From the listing below, copy every line with the word "scene".

──────── DATA SUPPLIED ────────

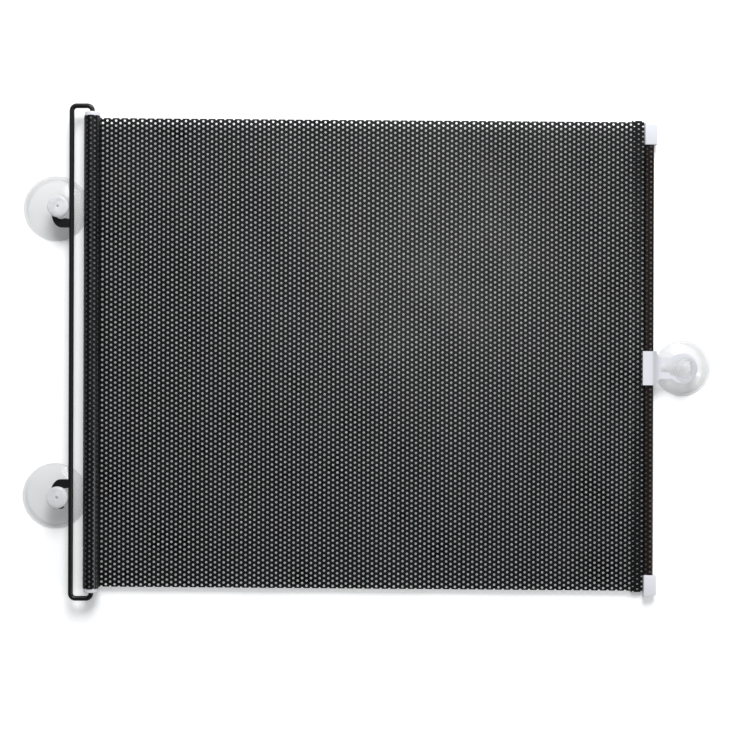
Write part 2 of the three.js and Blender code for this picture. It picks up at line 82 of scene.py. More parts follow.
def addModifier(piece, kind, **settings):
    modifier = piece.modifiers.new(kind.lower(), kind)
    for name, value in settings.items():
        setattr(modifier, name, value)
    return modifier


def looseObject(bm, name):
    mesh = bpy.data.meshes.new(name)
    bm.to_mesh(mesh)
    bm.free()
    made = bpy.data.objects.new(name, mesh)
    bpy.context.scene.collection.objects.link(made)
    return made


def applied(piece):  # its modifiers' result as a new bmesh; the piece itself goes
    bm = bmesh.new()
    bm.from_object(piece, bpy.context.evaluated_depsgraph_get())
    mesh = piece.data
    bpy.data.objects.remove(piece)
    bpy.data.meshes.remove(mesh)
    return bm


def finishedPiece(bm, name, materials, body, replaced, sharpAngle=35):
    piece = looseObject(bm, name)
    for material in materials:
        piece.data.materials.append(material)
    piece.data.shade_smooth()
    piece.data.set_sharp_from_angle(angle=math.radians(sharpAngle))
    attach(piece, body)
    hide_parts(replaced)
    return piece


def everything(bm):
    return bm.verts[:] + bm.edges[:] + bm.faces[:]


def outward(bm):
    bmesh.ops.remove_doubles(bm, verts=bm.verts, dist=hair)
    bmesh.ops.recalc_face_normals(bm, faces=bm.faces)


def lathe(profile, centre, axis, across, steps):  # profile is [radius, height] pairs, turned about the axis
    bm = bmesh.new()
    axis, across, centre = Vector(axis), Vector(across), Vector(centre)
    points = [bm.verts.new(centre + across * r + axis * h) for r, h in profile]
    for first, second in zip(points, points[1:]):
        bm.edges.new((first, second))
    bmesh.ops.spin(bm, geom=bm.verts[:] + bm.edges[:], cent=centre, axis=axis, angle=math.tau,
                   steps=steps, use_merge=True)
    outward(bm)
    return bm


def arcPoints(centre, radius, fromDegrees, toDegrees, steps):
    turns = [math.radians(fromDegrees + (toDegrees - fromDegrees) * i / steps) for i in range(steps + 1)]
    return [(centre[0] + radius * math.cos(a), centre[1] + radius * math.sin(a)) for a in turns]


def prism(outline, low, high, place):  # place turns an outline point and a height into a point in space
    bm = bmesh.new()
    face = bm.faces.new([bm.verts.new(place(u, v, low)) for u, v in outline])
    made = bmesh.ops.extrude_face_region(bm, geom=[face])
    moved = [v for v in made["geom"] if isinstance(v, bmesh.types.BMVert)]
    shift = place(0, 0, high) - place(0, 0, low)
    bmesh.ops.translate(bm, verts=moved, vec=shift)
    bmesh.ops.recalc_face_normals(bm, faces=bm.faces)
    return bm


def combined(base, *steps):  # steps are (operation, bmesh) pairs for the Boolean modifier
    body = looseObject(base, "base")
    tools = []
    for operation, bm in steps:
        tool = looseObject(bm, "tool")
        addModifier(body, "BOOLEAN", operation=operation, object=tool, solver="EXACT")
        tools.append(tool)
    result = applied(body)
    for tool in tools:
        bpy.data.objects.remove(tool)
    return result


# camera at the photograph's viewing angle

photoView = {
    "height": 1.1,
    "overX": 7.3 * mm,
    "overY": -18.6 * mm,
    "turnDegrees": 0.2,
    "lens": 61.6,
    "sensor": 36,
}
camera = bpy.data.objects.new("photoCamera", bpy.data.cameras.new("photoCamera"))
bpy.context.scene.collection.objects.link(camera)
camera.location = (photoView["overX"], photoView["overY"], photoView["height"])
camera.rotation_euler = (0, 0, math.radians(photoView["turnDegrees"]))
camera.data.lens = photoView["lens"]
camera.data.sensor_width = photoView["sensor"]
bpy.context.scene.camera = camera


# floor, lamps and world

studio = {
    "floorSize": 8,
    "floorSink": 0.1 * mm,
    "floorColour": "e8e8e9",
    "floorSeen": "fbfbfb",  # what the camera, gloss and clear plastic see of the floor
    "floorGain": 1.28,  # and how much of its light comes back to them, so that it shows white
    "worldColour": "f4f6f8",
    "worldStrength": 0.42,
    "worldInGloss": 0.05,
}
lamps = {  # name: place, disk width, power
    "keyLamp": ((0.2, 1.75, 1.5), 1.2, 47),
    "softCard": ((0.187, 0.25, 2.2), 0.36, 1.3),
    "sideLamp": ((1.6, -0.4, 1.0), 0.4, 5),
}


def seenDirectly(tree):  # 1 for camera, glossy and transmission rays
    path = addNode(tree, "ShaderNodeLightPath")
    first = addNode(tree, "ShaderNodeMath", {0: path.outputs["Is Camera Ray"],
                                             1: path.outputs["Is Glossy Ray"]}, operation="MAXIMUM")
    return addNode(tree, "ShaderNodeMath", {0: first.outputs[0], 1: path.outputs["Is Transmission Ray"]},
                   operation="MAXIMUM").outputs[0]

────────
──────── DATA SUPPLIED ────────

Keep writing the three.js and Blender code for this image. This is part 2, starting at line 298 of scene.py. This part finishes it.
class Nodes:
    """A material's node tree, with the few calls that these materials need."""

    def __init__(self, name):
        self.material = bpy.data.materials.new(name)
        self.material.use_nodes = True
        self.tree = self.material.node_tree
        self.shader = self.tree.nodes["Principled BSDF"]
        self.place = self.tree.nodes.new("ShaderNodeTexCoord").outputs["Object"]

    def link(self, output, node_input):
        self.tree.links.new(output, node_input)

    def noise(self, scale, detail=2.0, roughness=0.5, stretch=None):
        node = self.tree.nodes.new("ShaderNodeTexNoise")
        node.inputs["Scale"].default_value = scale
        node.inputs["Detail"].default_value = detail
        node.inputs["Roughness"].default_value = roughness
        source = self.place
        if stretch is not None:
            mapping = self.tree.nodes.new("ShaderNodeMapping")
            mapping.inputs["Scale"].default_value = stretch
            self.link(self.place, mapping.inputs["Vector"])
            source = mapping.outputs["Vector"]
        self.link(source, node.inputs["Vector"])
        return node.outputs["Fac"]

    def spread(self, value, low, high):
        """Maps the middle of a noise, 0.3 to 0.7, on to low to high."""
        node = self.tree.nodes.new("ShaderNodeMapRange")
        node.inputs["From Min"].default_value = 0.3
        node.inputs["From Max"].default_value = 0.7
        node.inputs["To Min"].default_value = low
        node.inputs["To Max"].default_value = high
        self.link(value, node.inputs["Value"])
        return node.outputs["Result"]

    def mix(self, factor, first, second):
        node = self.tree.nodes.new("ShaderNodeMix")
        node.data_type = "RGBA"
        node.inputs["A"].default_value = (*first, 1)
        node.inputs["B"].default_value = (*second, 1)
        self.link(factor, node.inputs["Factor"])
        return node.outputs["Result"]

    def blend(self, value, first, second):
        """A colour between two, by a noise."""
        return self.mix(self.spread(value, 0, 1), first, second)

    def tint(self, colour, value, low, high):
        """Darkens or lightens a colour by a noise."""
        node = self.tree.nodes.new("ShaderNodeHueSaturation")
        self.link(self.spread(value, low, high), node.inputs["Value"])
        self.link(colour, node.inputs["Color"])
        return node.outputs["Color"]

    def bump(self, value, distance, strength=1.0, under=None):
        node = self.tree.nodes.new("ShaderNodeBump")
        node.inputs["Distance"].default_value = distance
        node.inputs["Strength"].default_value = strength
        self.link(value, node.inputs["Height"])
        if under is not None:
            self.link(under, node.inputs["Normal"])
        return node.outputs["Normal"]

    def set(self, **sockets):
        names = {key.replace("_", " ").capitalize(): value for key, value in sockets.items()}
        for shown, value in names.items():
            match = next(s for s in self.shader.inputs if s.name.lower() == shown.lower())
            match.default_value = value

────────

§ FINISHED TASK
Write part 2 of the three.js and Blender code for this picture. It picks up at line 82 of scene.py. More parts follow.
    bpy.context.scene.collection.objects.link(made)
bpy.context.scene.collection.objects.link(camera)
bpy.context.scene.camera = camera
Keep writing the three.js and Blender code for this image. This is part 2, starting at line 298 of scene.py. This part finishes it.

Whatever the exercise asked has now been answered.